A pandemia foi interessante nesse sentido, despertou o interesse pela ciência. Ela tirou a ciência do lugar secundário que era um lugar mais de entretenimento, não como ferramenta de tomada de decisões, de influenciar políticas públicas. Ciência era aquela notícia que aparecia entre política e economia para dar um respiro e agora ela ocupa o centro do debate.

Pensando nesse aspecto das políticas públicas, como você viu a sanção da ozonioterapia pelo governo federal?

Acho que a palavra para descrever o que todos os cientistas brasileiros sentiram é decepção. Um governo que se dizia tão favorável à ciência, que dizia respeitar a ciência para políticas públicas, de repente sanciona uma lei que promove uma prática que não só não tem evidências científicas de eficácia, mas não tem evidências de segurança e pode ser perigosa, e sanciona essa lei após diversas manifestações de sociedades médicas, científicas, do Instituto Questão de Ciência e até da Academia de Medicina. Todas as sociedades pediram o voto ao presidente. Acho que a palavra é decepção. Não consigo deixar de me perguntar é: se o presidente tivesse lido Que Bobagem!, será que ele teria sancionado?
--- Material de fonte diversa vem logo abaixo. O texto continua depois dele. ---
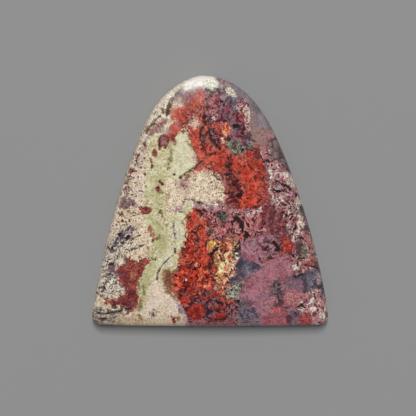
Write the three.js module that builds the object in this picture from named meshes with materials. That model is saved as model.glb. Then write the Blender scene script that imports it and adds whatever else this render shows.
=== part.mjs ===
// A red moss agate cabochon: one polished stone, cut as a lopsided arch with a nearly straight foot.
// It has a flat back with a narrow bevel, an upright girdle wall and a low dome with rounded shoulders.
// Units are millimetres. The stone lies on its back, with +Z out of the dome and +Y towards the tip of
// the arch. The origin is the middle of the back.

import * as THREE from "three";

// Driving dimensions
const WIDTH = 42.5;
const LENGTH = 45.1;
const THICKNESS = 6.5;
const GIRDLE_TOP = 2.6; // height at which the upright wall turns into the dome
const BEVEL = 0.45; // of the back edge, across and up
const SHOULDER_RISE = 2.5; // part of the dome's height that is gained close to its edge

// Outline: the flanks swing in from the foot, and the arch sits a little left of the middle
const HALF_WIDTH = WIDTH / 2;
const HALF_LENGTH = LENGTH / 2;
const TIP_X = -1.26;
const FOOT_Y = -22.35; // where the foot meets its corners
const FOOT_SAG = 0.4; // how far the foot's control point hangs below that
const LEFT_CORNER = { wallY: -20.4, footX: -19.1 };
const RIGHT_CORNER = { wallY: -20.5, footX: 19.2 };
const LEFT_SHOULDER = { x: -11.7, y: 13.8 };
const RIGHT_SHOULDER = { x: 10.7, y: 13.9 };

// Dome: each ring is the outline near the edge, and turns into an ellipse towards the middle
const CENTRE = new THREE.Vector2(0, -3.2);
const CORE_RADIUS_X = 16.5;
const CORE_RADIUS_Y = 20;
const OUTLINE_HOLD = 3; // power with which the rings keep the outline's shape
const SHOULDER_POWER = 16; // higher values give a tighter shoulder
const DOME_RINGS = [1, 0.998, 0.991, 0.979, 0.96, 0.93, 0.885, 0.81, 0.7, 0.55, 0.38, 0.2];

// Points along each stretch of the outline, in the order in which they are drawn
const FOOT_STEPS = 22;
const CORNER_STEPS = 8;
const FLANK_STEPS = 30;
const ARCH_STEPS = 22;

function outlinePoints() {
  const path = new THREE.Path();
  path.moveTo(LEFT_CORNER.footX, FOOT_Y);
  path.quadraticCurveTo(0, FOOT_Y - FOOT_SAG, RIGHT_CORNER.footX, FOOT_Y);
  path.bezierCurveTo(20.4, FOOT_Y, HALF_WIDTH, -21.7, HALF_WIDTH, RIGHT_CORNER.wallY);
  path.bezierCurveTo(20.0, -9.7, 14.9, 6.2, RIGHT_SHOULDER.x, RIGHT_SHOULDER.y);
  path.bezierCurveTo(7.7, 19.3, 3.7, HALF_LENGTH, TIP_X, HALF_LENGTH);
  path.bezierCurveTo(-3.4, HALF_LENGTH, -8.8, 20.5, LEFT_SHOULDER.x, LEFT_SHOULDER.y);
  path.bezierCurveTo(-16.7, 2.2, -18.6, -5.6, -HALF_WIDTH, LEFT_CORNER.wallY);
  path.bezierCurveTo(-HALF_WIDTH, -21.6, -20.3, FOOT_Y, LEFT_CORNER.footX, FOOT_Y);
  const steps = [
    FOOT_STEPS, CORNER_STEPS, FLANK_STEPS, ARCH_STEPS, ARCH_STEPS, FLANK_STEPS, CORNER_STEPS,
  ];
  return path.curves.flatMap((curve, i) => curve.getPoints(steps[i]).slice(0, -1));
}

// The outline pulled in towards the centre by a fixed distance, at height z.
function insetRing(outline, inset, z) {
  return outline.map((point) => {
    const out = point.clone().sub(CENTRE);
    out.setLength(out.length() - inset).add(CENTRE);
    return new THREE.Vector3(out.x, out.y, z);
  });
}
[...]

Ozonioterapia não está no livro, porque confesso que não achei tão relevante, mas fomos muito otimistas. Achamos que tinha preocupações maiores, mas tem que entrar num volume 2. A gente realmente não pensou que precisaria falar dessas pseudociências não tão populares. A gente realmente não imaginou que fosse ganhar esse espaço tanto como legislação como prática sancionada.